>>>>

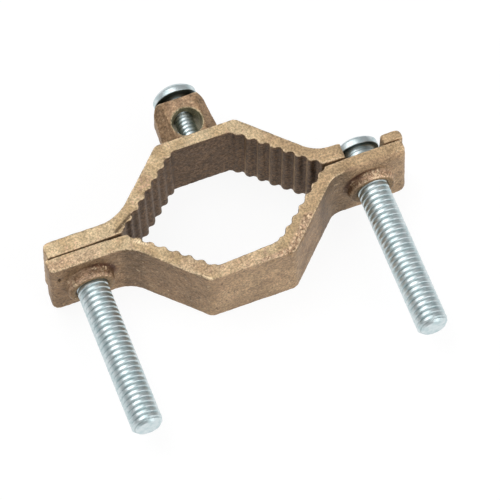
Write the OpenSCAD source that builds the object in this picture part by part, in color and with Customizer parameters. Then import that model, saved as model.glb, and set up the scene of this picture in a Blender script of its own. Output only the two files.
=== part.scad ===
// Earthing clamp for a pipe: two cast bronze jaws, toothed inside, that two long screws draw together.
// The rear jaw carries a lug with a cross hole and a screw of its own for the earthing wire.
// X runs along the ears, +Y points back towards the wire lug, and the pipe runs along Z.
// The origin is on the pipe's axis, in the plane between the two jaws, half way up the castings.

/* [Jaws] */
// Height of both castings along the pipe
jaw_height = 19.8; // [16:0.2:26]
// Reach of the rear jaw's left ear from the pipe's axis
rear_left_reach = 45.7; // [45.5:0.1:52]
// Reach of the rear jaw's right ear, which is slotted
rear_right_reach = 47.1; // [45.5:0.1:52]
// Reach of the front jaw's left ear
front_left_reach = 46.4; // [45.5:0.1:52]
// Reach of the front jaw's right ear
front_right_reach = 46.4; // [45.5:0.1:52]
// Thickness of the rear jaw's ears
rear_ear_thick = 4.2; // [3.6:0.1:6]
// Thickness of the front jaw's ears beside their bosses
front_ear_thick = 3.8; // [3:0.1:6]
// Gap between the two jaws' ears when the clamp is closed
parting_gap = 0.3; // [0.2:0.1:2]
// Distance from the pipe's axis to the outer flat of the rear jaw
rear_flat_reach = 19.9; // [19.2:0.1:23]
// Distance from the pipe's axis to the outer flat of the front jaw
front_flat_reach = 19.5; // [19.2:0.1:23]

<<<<

Reproduce all data above, unchanged.

◆ **TASK SOLUTION**
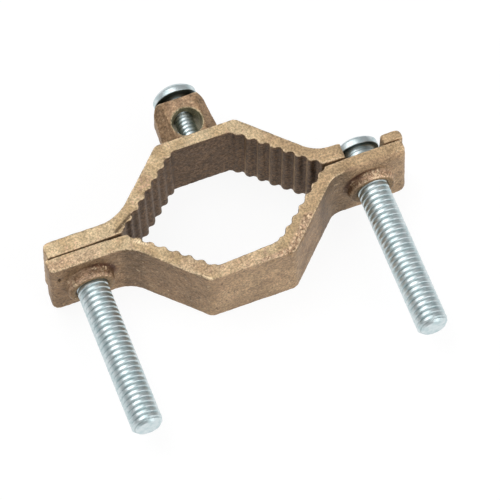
Write the OpenSCAD source that builds the object in this picture part by part, in color and with Customizer parameters. Then import that model, saved as model.glb, and set up the scene of this picture in a Blender script of its own. Output only the two files.
=== part.scad ===
// Earthing clamp for a pipe: two cast bronze jaws, toothed inside, that two long screws draw together.
// The rear jaw carries a lug with a cross hole and a screw of its own for the earthing wire.
// X runs along the ears, +Y points back towards the wire lug, and the pipe runs along Z.
// The origin is on the pipe's axis, in the plane between the two jaws, half way up the castings.

/* [Jaws] */
// Height of both castings along the pipe
jaw_height = 19.8; // [16:0.2:26]
// Reach of the rear jaw's left ear from the pipe's axis
rear_left_reach = 45.7; // [45.5:0.1:52]
// Reach of the rear jaw's right ear, which is slotted
rear_right_reach = 47.1; // [45.5:0.1:52]
// Reach of the front jaw's left ear
front_left_reach = 46.4; // [45.5:0.1:52]
// Reach of the front jaw's right ear
front_right_reach = 46.4; // [45.5:0.1:52]
// Thickness of the rear jaw's ears
rear_ear_thick = 4.2; // [3.6:0.1:6]
// Thickness of the front jaw's ears beside their bosses
front_ear_thick = 3.8; // [3:0.1:6]
// Gap between the two jaws' ears when the clamp is closed
parting_gap = 0.3; // [0.2:0.1:2]
// Distance from the pipe's axis to the outer flat of the rear jaw
rear_flat_reach = 19.9; // [19.2:0.1:23]
// Distance from the pipe's axis to the outer flat of the front jaw
front_flat_reach = 19.5; // [19.2:0.1:23]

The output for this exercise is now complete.